- _DO THIS_:
List all lines of the data containing the word "part".

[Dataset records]

>> Begin

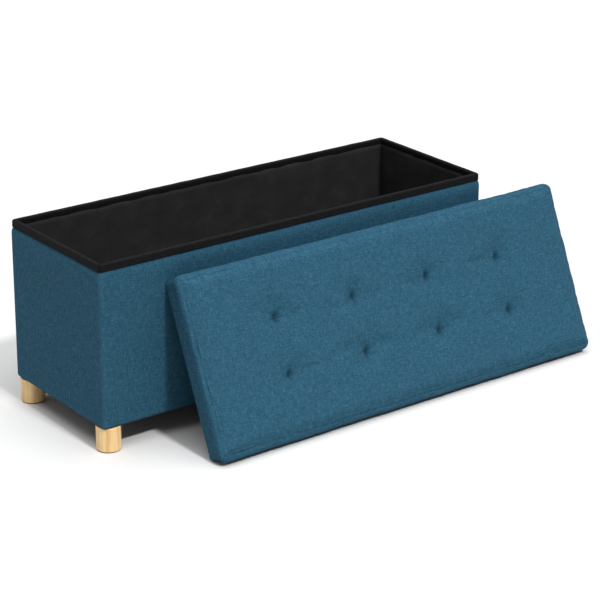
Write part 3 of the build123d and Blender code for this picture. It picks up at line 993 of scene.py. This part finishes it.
def lid_placement():
    """The lid's own frame: length X, width Y from the edge on the floor, height Z from the open rim."""
    turn = Matrix.Rotation(math.pi / 2 - LEAN_FROM_VERTICAL, 4, "X")
    rotation = np.array(turn)[:3, :3]
    outside = [*(f"lid_{s}_boxing" for s in SIDES), "lid_top_cover"]
    local = np.concatenate([node_points(name) @ rotation for name in outside])
    low, high = local.min(0), local.max(0)
    origin = np.array([(low[0] + high[0]) / 2, low[1], low[2]])
    return turn @ Matrix.Translation(origin), rotation, origin, high - low


LID, LID_ROTATION, LID_ORIGIN, LID_SIZE = lid_placement()
LID_LENGTH, LID_WIDTH, LID_HEIGHT = LID_SIZE
PLACES = {"box": Matrix.Identity(4), "lid": LID}


def lid_box(node):
    """Lowest and highest corner of a CAD node in the lid's frame."""
    local = node_points(node) @ LID_ROTATION - LID_ORIGIN
    return local.min(0), local.max(0)


BOARD_BOTTOM = lid_box("lid_board")[0][2]
BOARD_TOP = lid_box("lid_board")[1][2]
RECESS = lid_box("lid_front_skirt_lining")[1][2]
SKIRT_WALL = lid_box("lid_front_skirt_lining")[1][1]


def tuft_centres():
    """The middle of each tuft, from the box round the washers."""
    low, high = lid_box("tuft_washers")
    xs = np.linspace(low[0] + WASHER_RADIUS, high[0] - WASHER_RADIUS, TUFTS_LONG)
    ys = np.linspace(low[1] + WASHER_RADIUS, high[1] - WASHER_RADIUS, TUFTS_WIDE)
    return [(x, y) for x in xs for y in ys]


TUFTS = tuft_centres()


def cap_profile():
    """The padded edge in section, as (inset, height), from the seam out and down to the turned hem."""
    t = LID_HEIGHT
    return smooth_profile(
        [
            (SEAM_INSET, t - EDGE_FALL),
            (5.8 * MM, t - 3.9 * MM),
            (2.6 * MM, t - 5.6 * MM),
            (-0.2 * MM, t - 8.0 * MM),
            (-2.5 * MM, t - 11.2 * MM),
            (-3.9 * MM, t - 15.0 * MM),
            (-3.8 * MM, t - 18.0 * MM),
            (-2.6 * MM, t - 21.5 * MM),
            (-1.0 * MM, BOARD_TOP - 1.0 * MM),
            (-0.3 * MM, BOARD_TOP - 6.0 * MM),
            (0.1 * MM, RECESS - 4 * MM),
            (0.0 * MM, 6 * MM),
            (0.1 * MM, 2.4 * MM),
            (0.7 * MM, 0.7 * MM),
            (2.2 * MM, 0.1 * MM),
            (6.0 * MM, 0.1 * MM),
            (SKIRT_WALL - 0.6 * MM, 0.4 * MM),
            (SKIRT_WALL + 0.3 * MM, 1.6 * MM),
        ],
        2.4 * MM,
    )


def cap_radius(inset, height):
    """The plan corner radius of the cap at a level: the padded part is pulled in more than the skirt."""
    padded = np.clip((height - BOARD_TOP) / (LID_HEIGHT - BOARD_TOP), 0, 1)
    outer = LID_CORNER + (PADDED_CORNER - LID_CORNER) * padded
    return np.maximum(outer - inset, 1.2 * MM)


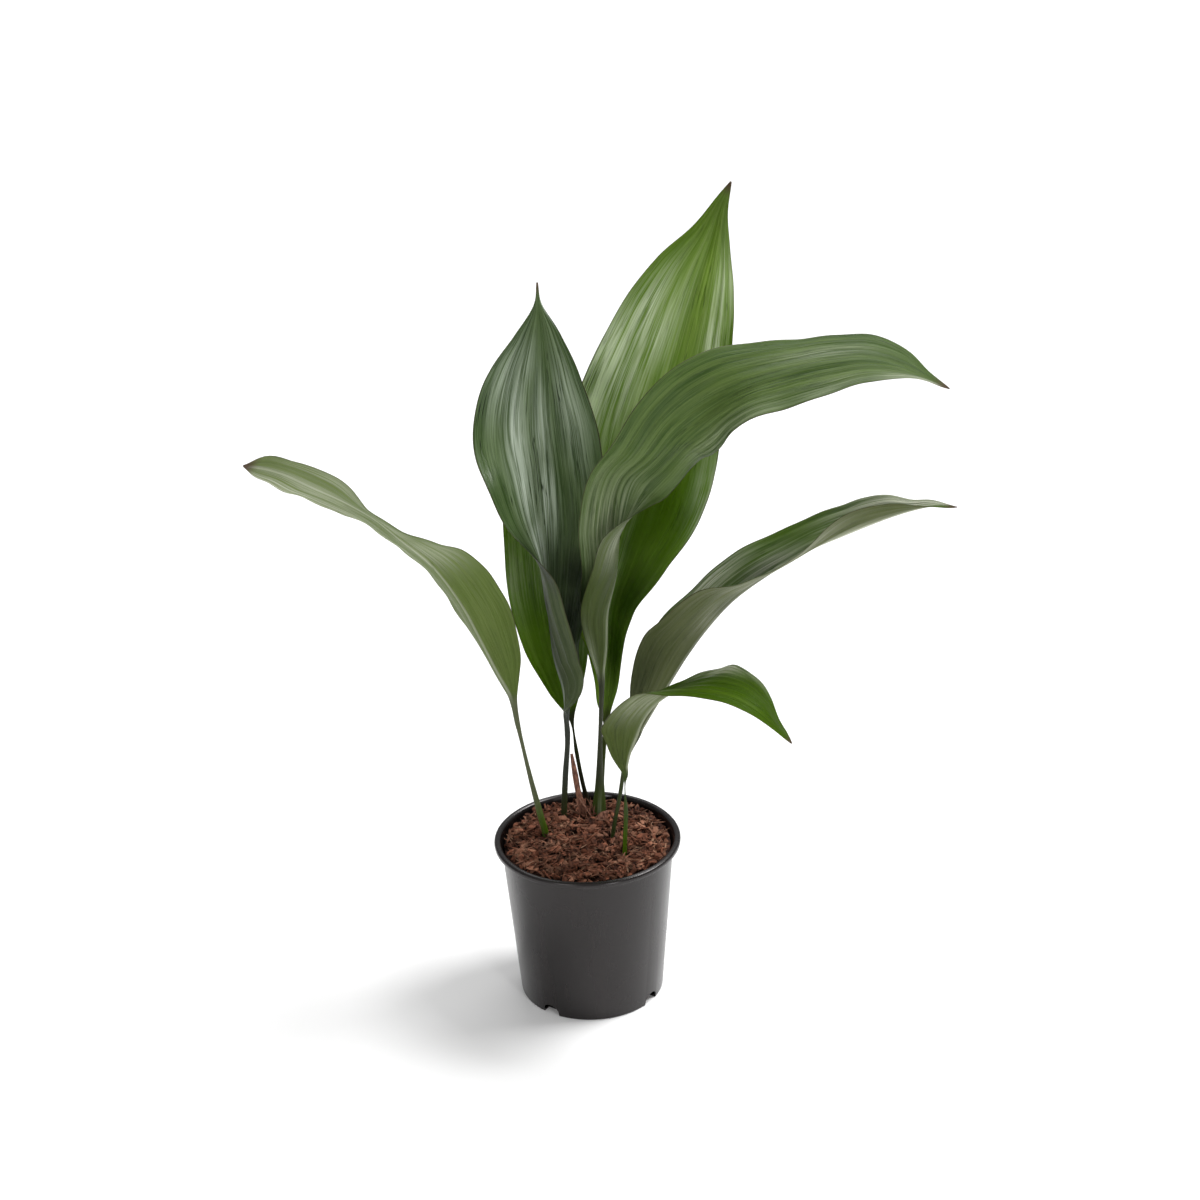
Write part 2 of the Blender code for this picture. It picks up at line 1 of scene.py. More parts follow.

>> End

- _ANSWER TO THIS PROBLEM_:
Write part 3 of the build123d and Blender code for this picture. It picks up at line 993 of scene.py. This part finishes it.
    """The plan corner radius of the cap at a level: the padded part is pulled in more than the skirt."""
Write part 2 of the Blender code for this picture. It picks up at line 1 of scene.py. More parts follow.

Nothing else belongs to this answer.